*MATERIAL FOR THIS EXERCISE*:

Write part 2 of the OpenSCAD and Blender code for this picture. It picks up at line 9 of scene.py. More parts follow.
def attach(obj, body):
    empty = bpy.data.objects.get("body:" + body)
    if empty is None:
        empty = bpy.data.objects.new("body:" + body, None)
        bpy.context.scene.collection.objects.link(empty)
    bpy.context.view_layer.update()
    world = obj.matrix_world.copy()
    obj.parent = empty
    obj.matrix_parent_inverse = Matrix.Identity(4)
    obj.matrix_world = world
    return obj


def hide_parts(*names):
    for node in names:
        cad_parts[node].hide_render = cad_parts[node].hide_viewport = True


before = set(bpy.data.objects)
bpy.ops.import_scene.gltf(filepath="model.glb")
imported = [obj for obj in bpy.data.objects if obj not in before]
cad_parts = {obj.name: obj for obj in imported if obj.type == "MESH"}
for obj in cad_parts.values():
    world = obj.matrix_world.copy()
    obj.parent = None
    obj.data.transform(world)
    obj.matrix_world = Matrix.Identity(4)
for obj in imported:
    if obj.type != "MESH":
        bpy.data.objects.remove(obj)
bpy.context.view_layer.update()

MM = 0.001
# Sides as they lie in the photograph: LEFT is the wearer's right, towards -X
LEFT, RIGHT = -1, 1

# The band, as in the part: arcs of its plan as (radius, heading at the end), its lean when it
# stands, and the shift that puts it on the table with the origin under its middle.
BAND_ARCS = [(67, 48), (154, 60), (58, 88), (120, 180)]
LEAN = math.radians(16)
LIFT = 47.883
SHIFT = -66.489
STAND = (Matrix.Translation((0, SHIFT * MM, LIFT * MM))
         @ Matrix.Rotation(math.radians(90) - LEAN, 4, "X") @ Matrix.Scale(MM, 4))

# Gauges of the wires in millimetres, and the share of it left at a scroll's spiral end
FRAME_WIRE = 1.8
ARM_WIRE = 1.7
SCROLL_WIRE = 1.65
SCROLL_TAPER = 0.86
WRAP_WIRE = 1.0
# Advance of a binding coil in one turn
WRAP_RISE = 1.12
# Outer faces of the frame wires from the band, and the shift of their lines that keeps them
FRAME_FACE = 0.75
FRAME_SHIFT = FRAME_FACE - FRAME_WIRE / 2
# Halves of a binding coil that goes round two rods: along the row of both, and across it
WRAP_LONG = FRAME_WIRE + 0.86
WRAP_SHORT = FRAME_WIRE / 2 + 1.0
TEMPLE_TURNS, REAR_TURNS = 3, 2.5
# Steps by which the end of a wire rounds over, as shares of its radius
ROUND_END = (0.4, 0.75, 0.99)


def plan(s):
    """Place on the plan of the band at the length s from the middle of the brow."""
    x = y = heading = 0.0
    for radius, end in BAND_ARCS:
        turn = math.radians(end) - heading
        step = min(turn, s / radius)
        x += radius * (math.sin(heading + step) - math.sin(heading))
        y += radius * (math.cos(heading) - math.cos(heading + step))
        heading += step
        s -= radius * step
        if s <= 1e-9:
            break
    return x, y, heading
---
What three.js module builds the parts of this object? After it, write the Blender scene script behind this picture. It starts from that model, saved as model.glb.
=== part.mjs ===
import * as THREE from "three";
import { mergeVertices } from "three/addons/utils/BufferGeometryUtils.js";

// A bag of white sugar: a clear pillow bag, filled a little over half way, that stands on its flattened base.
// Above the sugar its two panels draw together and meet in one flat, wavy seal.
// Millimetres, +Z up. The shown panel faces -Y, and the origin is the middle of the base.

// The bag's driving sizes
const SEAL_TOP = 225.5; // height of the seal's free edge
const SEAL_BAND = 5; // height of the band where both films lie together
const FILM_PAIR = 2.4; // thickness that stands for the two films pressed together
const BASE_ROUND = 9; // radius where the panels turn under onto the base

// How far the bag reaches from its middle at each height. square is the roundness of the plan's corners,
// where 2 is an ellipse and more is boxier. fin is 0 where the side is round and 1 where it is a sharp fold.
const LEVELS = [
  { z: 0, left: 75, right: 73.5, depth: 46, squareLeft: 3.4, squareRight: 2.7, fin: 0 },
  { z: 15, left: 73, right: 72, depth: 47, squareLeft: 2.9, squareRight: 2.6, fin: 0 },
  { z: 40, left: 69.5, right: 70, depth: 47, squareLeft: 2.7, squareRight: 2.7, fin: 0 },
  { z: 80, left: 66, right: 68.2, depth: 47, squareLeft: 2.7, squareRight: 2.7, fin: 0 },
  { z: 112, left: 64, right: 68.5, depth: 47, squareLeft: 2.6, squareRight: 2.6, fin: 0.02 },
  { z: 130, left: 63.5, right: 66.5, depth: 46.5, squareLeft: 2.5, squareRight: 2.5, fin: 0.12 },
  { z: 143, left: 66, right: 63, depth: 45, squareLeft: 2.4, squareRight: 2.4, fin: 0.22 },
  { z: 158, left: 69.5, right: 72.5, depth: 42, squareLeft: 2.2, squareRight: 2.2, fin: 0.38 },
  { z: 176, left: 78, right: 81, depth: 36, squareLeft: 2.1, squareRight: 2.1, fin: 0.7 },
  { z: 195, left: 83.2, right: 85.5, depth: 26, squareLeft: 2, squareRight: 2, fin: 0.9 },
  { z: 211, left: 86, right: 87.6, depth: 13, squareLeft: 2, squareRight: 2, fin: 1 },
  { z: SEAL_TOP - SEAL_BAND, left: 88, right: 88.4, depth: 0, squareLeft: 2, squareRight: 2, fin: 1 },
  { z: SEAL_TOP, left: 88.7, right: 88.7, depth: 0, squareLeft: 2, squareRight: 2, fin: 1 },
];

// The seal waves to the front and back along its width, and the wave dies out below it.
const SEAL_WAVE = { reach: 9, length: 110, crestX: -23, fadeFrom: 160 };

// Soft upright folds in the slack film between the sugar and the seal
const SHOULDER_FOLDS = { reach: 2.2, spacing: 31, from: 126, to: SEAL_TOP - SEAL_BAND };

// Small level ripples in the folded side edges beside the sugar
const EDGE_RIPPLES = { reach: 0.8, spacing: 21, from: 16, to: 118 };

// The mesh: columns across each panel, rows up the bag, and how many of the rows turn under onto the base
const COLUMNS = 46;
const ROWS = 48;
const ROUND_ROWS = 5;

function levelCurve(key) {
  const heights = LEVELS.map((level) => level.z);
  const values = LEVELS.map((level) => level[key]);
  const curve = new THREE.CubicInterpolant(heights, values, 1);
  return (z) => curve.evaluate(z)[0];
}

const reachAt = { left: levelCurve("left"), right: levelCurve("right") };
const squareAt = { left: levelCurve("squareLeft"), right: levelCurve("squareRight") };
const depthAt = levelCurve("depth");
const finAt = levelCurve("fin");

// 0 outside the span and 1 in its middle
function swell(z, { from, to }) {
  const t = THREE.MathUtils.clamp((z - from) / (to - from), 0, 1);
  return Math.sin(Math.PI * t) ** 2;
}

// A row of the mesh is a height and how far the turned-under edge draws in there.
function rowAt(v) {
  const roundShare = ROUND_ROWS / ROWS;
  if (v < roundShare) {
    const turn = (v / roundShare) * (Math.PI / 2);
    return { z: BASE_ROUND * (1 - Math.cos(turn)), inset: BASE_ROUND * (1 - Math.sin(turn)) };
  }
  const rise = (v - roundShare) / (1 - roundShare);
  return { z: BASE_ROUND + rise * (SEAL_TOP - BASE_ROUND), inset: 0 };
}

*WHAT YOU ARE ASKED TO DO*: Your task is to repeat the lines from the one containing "Write part 2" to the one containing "cad_parts[node].hide_render = cad_parts[node].hide_viewport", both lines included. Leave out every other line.

*THE ANSWER*:
Write part 2 of the OpenSCAD and Blender code for this picture. It picks up at line 9 of scene.py. More parts follow.
def attach(obj, body):
    empty = bpy.data.objects.get("body:" + body)
    if empty is None:
        empty = bpy.data.objects.new("body:" + body, None)
        bpy.context.scene.collection.objects.link(empty)
    bpy.context.view_layer.update()
    world = obj.matrix_world.copy()
    obj.parent = empty
    obj.matrix_parent_inverse = Matrix.Identity(4)
    obj.matrix_world = world
    return obj


def hide_parts(*names):
    for node in names:
        cad_parts[node].hide_render = cad_parts[node].hide_viewport = True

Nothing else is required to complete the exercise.